In the listing that follows, the range to quote begins at the line that has "bpy.data.objects.remove(obj)" and ends after the line that has "thread_softness = 0.012e-3"; quote it verbatim and add nothing.
....
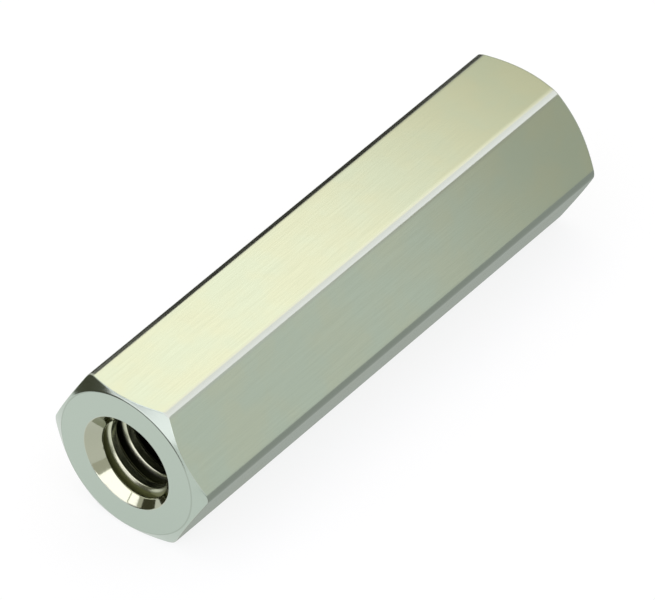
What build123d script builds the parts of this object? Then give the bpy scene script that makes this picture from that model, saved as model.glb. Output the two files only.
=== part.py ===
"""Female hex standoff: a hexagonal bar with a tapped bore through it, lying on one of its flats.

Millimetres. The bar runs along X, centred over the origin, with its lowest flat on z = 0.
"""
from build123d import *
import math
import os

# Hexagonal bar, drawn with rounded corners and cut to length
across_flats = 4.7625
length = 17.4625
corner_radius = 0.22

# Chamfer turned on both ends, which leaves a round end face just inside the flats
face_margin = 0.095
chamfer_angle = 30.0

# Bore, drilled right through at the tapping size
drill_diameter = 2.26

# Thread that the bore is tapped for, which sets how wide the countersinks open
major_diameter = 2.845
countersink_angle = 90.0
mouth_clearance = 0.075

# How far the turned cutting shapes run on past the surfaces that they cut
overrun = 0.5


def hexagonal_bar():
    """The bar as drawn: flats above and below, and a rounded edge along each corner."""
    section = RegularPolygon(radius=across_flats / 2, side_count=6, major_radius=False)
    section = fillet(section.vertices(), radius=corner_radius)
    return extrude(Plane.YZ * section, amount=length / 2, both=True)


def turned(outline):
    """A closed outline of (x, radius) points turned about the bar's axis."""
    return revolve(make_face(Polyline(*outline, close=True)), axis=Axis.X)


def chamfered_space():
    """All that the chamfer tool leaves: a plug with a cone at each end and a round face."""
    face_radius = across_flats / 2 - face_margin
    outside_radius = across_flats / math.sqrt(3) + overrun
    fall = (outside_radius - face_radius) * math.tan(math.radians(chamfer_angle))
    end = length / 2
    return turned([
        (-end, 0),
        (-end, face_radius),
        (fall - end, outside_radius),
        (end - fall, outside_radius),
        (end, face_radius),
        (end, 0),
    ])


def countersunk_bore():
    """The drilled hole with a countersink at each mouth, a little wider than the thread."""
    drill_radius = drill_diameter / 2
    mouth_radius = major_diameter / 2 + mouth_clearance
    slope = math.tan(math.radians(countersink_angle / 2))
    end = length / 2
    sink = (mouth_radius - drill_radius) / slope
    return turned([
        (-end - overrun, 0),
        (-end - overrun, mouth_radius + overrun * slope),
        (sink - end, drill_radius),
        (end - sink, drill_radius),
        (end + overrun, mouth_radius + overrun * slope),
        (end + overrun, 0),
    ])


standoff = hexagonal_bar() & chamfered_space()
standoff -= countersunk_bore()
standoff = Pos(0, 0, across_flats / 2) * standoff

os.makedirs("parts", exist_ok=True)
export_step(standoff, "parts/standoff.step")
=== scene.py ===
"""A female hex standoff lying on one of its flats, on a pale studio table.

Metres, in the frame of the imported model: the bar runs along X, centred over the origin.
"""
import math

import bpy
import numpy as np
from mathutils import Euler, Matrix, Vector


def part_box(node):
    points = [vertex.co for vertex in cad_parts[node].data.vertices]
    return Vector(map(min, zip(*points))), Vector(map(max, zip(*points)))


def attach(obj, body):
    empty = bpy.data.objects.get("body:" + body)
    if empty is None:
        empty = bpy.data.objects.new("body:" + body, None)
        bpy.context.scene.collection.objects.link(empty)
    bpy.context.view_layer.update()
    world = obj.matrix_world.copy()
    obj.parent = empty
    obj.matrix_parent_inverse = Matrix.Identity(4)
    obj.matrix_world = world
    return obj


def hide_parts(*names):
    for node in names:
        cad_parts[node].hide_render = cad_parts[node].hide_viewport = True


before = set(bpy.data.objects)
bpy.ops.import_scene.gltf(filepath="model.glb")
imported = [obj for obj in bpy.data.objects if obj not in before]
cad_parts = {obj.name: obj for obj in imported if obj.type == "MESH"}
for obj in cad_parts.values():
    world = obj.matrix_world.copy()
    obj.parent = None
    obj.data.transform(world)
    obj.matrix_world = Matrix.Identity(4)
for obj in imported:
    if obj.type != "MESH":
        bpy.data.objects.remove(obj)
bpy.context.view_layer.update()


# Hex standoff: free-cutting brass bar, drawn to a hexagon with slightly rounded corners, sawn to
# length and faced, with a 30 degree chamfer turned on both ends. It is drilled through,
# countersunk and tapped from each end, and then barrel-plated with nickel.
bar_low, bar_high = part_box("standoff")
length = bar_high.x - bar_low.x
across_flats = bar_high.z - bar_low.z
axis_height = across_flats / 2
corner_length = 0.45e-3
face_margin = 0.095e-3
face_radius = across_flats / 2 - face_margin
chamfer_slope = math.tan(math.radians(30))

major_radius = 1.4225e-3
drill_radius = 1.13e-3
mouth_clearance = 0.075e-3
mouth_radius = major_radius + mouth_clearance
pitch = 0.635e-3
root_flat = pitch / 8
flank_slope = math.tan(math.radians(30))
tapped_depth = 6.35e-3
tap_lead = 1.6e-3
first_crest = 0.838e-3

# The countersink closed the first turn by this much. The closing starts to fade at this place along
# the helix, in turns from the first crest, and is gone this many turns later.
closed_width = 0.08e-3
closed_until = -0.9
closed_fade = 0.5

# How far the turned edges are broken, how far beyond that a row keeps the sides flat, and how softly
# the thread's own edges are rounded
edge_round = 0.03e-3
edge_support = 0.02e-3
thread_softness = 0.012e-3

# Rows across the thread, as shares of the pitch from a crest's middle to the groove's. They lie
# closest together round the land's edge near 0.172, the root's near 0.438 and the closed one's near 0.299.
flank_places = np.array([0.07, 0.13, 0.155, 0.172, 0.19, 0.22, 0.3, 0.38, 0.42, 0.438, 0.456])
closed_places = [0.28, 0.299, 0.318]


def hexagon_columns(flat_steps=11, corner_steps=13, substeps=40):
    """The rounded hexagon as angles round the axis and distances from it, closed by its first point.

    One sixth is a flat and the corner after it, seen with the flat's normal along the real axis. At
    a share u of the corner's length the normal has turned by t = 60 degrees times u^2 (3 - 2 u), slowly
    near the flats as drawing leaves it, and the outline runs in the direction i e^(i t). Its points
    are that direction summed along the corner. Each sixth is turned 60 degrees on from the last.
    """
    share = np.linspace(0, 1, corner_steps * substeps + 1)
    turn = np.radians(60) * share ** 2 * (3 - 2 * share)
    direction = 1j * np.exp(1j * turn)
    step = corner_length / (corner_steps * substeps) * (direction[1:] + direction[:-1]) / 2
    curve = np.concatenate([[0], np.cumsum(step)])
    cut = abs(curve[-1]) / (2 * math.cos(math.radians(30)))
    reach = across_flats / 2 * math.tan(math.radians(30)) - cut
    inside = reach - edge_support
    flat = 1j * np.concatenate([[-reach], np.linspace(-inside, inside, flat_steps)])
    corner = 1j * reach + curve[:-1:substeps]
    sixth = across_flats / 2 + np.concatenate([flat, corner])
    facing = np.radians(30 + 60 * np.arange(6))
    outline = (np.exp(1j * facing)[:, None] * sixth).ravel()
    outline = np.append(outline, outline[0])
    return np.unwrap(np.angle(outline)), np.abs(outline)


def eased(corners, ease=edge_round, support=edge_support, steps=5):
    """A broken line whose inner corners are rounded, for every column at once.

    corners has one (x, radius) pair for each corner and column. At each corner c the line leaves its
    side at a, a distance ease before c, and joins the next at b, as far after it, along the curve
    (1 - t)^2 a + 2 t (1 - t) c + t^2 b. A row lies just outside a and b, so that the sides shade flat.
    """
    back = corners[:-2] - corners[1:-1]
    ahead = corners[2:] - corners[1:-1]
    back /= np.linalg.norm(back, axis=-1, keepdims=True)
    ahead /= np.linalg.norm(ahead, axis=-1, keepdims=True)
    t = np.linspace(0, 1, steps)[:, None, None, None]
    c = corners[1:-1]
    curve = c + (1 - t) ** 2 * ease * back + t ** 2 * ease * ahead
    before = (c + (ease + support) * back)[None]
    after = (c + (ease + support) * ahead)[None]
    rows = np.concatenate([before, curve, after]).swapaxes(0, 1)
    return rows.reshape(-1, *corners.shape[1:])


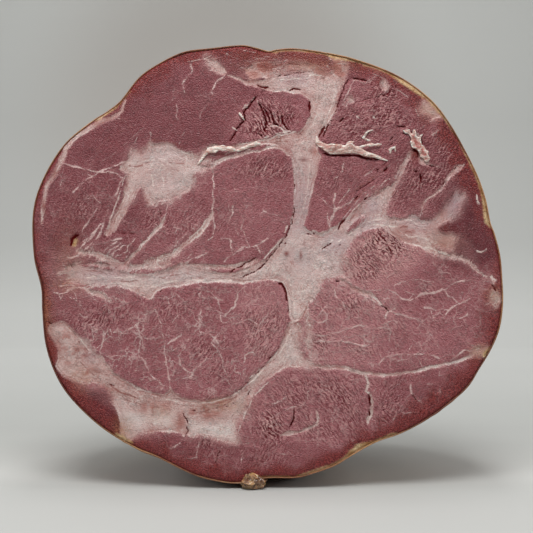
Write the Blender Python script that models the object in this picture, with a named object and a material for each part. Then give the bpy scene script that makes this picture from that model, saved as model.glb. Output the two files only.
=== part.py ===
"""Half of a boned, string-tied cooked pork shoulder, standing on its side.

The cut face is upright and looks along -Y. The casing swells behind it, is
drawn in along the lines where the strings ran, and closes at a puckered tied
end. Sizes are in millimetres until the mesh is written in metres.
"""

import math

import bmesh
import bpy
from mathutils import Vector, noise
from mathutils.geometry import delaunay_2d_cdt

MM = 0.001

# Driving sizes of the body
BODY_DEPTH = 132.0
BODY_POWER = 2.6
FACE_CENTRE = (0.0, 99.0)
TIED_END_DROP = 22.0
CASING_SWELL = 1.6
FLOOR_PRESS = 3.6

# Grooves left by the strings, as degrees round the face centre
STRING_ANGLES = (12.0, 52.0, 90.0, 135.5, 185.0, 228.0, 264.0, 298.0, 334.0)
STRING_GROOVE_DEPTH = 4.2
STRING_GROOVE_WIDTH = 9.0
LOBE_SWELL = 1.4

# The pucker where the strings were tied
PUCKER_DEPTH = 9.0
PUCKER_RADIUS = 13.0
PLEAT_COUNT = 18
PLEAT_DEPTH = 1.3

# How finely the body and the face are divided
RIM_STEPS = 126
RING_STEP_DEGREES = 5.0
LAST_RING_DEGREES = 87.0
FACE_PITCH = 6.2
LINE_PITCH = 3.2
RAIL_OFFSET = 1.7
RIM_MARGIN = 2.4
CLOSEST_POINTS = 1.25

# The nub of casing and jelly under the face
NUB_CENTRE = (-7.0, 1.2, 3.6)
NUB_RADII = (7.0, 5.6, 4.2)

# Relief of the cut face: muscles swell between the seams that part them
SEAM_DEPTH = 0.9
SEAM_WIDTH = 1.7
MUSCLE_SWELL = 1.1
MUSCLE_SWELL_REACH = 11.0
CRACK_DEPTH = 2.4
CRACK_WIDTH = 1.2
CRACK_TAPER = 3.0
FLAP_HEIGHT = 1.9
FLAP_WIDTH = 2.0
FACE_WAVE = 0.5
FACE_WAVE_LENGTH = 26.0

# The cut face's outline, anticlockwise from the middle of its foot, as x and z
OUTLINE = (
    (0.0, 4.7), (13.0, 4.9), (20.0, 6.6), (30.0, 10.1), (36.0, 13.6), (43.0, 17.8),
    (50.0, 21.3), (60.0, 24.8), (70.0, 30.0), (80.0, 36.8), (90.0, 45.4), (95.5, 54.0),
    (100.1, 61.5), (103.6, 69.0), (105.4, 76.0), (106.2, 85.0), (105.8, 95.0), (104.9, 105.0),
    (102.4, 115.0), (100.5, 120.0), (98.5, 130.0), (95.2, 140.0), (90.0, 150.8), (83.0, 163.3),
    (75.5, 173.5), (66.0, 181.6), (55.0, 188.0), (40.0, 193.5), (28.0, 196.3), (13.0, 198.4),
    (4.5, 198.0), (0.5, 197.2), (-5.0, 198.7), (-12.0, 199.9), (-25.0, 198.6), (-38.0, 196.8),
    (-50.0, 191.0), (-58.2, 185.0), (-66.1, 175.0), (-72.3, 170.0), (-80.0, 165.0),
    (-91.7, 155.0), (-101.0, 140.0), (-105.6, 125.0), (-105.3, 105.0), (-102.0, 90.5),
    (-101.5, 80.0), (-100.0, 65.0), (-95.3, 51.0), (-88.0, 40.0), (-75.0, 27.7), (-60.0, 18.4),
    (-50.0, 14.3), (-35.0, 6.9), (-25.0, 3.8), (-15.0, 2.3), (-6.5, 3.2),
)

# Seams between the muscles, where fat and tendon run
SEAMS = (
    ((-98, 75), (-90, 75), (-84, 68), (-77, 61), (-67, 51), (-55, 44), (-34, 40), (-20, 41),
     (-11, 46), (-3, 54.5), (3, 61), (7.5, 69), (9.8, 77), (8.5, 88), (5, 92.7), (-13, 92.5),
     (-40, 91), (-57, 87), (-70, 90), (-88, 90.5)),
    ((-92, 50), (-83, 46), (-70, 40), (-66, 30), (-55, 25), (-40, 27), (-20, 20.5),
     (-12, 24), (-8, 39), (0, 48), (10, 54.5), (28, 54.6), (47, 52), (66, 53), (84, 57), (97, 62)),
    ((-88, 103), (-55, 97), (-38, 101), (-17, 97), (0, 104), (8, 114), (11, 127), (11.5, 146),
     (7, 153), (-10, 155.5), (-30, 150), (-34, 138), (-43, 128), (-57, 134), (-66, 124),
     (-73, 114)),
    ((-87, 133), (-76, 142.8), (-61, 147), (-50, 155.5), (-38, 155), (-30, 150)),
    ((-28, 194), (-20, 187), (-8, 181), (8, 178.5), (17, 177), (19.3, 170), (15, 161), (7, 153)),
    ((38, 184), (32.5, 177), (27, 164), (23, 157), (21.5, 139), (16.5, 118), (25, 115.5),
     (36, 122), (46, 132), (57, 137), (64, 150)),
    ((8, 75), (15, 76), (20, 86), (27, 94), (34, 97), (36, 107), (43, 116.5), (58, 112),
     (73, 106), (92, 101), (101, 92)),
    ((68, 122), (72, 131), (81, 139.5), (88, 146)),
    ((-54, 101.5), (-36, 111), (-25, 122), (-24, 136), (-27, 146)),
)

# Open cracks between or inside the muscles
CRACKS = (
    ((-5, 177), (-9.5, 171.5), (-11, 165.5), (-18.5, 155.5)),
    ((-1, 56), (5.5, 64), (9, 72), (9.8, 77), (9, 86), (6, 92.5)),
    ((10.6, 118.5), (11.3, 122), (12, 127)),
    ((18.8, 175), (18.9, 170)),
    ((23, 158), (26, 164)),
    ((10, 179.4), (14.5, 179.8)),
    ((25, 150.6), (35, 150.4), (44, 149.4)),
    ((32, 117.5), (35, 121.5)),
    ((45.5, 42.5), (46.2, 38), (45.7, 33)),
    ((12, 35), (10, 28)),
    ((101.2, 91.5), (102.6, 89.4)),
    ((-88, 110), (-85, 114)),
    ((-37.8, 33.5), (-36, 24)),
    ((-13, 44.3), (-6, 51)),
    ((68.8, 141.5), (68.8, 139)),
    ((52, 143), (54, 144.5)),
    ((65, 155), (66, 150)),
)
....
Exercise response:
        bpy.data.objects.remove(obj)
bpy.context.view_layer.update()


# Hex standoff: free-cutting brass bar, drawn to a hexagon with slightly rounded corners, sawn to
# length and faced, with a 30 degree chamfer turned on both ends. It is drilled through,
# countersunk and tapped from each end, and then barrel-plated with nickel.
bar_low, bar_high = part_box("standoff")
length = bar_high.x - bar_low.x
across_flats = bar_high.z - bar_low.z
axis_height = across_flats / 2
corner_length = 0.45e-3
face_margin = 0.095e-3
face_radius = across_flats / 2 - face_margin
chamfer_slope = math.tan(math.radians(30))

major_radius = 1.4225e-3
drill_radius = 1.13e-3
mouth_clearance = 0.075e-3
mouth_radius = major_radius + mouth_clearance
pitch = 0.635e-3
root_flat = pitch / 8
flank_slope = math.tan(math.radians(30))
tapped_depth = 6.35e-3
tap_lead = 1.6e-3
first_crest = 0.838e-3

# The countersink closed the first turn by this much. The closing starts to fade at this place along
# the helix, in turns from the first crest, and is gone this many turns later.
closed_width = 0.08e-3
closed_until = -0.9
closed_fade = 0.5

# How far the turned edges are broken, how far beyond that a row keeps the sides flat, and how softly
# the thread's own edges are rounded
edge_round = 0.03e-3
edge_support = 0.02e-3
thread_softness = 0.012e-3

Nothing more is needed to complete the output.